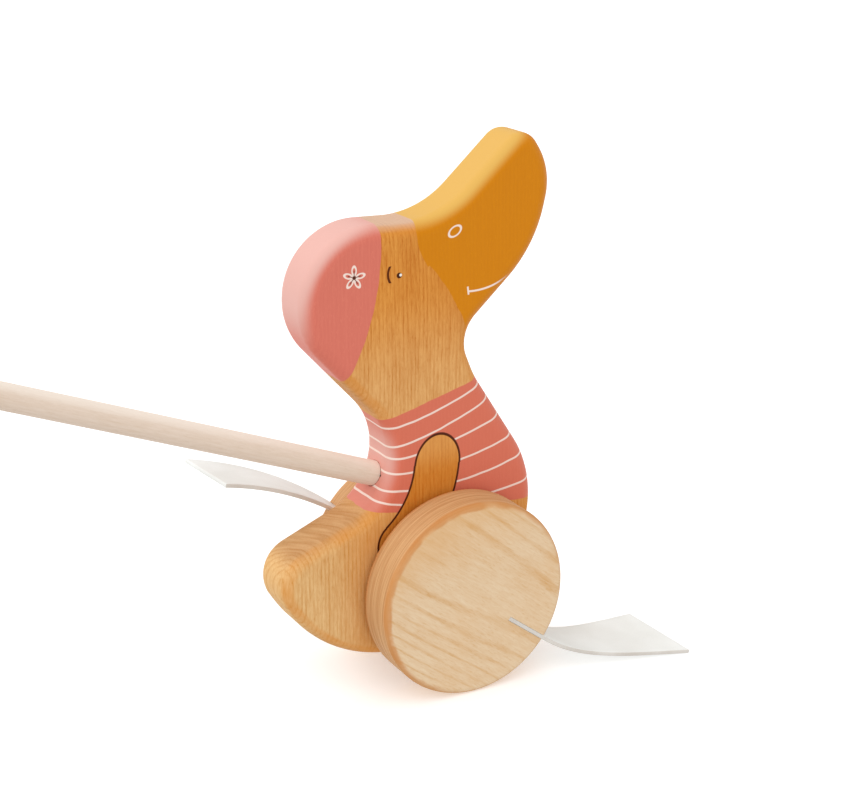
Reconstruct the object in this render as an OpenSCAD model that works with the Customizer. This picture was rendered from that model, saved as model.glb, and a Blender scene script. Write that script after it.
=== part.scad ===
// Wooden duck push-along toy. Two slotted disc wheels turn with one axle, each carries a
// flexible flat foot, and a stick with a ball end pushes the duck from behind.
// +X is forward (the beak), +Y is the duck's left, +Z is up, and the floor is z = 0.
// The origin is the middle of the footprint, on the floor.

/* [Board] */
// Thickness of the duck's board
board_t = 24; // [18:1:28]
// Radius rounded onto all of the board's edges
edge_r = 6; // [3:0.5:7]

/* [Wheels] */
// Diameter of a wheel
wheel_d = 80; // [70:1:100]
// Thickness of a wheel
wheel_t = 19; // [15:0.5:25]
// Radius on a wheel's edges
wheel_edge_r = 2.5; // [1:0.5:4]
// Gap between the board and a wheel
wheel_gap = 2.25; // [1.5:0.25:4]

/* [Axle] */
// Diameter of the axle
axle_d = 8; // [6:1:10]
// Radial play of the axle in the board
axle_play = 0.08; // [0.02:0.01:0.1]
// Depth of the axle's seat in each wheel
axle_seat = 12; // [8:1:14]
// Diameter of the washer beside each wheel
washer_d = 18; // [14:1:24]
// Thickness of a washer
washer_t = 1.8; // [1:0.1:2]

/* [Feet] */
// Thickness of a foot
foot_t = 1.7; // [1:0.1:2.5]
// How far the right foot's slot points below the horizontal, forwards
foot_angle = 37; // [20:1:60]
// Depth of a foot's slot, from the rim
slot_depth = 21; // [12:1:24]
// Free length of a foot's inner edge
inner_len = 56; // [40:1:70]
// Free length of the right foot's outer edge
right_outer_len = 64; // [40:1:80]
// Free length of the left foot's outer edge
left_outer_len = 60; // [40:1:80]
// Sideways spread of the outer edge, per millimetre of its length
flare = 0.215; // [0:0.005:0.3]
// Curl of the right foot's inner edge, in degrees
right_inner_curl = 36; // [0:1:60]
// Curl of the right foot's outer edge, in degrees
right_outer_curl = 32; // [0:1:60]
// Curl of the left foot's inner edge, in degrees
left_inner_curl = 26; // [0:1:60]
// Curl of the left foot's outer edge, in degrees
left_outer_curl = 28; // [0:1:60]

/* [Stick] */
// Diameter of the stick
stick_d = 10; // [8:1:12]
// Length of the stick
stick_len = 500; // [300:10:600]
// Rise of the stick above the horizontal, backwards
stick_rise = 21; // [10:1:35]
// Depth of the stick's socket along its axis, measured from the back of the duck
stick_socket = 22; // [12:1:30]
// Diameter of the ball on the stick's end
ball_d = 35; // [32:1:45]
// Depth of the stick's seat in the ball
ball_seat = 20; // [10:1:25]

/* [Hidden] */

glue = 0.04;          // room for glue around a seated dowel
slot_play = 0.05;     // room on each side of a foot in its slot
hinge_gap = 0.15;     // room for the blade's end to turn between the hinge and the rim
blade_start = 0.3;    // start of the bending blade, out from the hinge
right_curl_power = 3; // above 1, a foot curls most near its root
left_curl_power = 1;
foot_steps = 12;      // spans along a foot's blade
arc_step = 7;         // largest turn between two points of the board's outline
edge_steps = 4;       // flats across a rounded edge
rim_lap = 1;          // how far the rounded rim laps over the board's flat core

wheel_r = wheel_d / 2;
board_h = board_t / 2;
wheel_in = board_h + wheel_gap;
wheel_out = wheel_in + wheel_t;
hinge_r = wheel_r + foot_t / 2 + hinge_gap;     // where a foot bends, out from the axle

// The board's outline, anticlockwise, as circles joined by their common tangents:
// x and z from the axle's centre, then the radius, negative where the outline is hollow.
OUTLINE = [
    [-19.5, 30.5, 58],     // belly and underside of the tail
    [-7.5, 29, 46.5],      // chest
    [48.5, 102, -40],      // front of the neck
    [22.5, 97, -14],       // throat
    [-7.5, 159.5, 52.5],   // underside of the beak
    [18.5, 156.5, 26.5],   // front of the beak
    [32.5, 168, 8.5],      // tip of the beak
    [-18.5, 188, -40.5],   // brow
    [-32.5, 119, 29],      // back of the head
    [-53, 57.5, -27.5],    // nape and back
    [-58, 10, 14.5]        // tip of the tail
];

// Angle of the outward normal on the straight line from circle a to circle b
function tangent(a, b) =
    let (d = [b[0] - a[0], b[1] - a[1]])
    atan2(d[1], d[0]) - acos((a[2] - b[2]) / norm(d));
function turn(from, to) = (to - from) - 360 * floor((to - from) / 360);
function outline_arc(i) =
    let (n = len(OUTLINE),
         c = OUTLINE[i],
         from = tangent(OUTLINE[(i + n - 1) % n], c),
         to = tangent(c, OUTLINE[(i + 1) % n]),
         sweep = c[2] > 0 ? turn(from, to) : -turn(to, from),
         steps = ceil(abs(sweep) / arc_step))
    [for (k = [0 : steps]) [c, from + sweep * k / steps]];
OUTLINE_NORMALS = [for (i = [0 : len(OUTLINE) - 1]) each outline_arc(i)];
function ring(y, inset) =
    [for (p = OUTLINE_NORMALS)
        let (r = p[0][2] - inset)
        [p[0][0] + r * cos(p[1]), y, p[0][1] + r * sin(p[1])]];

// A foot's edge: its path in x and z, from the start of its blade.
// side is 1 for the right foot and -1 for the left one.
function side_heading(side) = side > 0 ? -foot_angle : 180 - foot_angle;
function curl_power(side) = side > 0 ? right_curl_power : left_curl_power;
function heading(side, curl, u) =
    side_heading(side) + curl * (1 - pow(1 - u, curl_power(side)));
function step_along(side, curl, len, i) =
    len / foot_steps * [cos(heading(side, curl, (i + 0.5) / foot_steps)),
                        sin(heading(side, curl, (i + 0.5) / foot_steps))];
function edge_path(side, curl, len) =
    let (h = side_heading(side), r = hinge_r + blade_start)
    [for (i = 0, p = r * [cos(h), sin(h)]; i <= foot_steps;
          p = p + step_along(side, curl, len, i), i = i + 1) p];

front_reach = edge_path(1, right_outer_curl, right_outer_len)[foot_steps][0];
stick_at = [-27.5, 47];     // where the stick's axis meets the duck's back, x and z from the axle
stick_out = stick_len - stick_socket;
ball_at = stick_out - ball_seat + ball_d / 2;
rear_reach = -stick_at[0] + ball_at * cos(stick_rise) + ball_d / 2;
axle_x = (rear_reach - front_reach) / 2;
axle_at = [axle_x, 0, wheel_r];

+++

Aim of the task: Can you write out the lines above, from the first one through the one containing "edge_r = 6; // [3:0.5:7]", exactly as they appear and nothing more?

Result of this exercise:
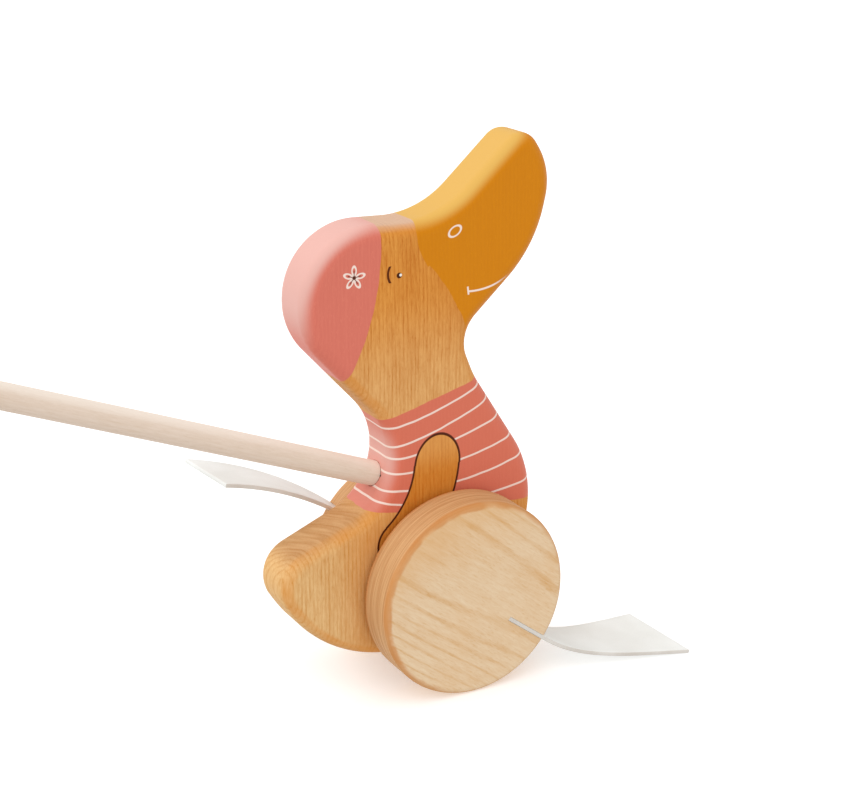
Reconstruct the object in this render as an OpenSCAD model that works with the Customizer. This picture was rendered from that model, saved as model.glb, and a Blender scene script. Write that script after it.
=== part.scad ===
// Wooden duck push-along toy. Two slotted disc wheels turn with one axle, each carries a
// flexible flat foot, and a stick with a ball end pushes the duck from behind.
// +X is forward (the beak), +Y is the duck's left, +Z is up, and the floor is z = 0.
// The origin is the middle of the footprint, on the floor.

/* [Board] */
// Thickness of the duck's board
board_t = 24; // [18:1:28]
// Radius rounded onto all of the board's edges
edge_r = 6; // [3:0.5:7]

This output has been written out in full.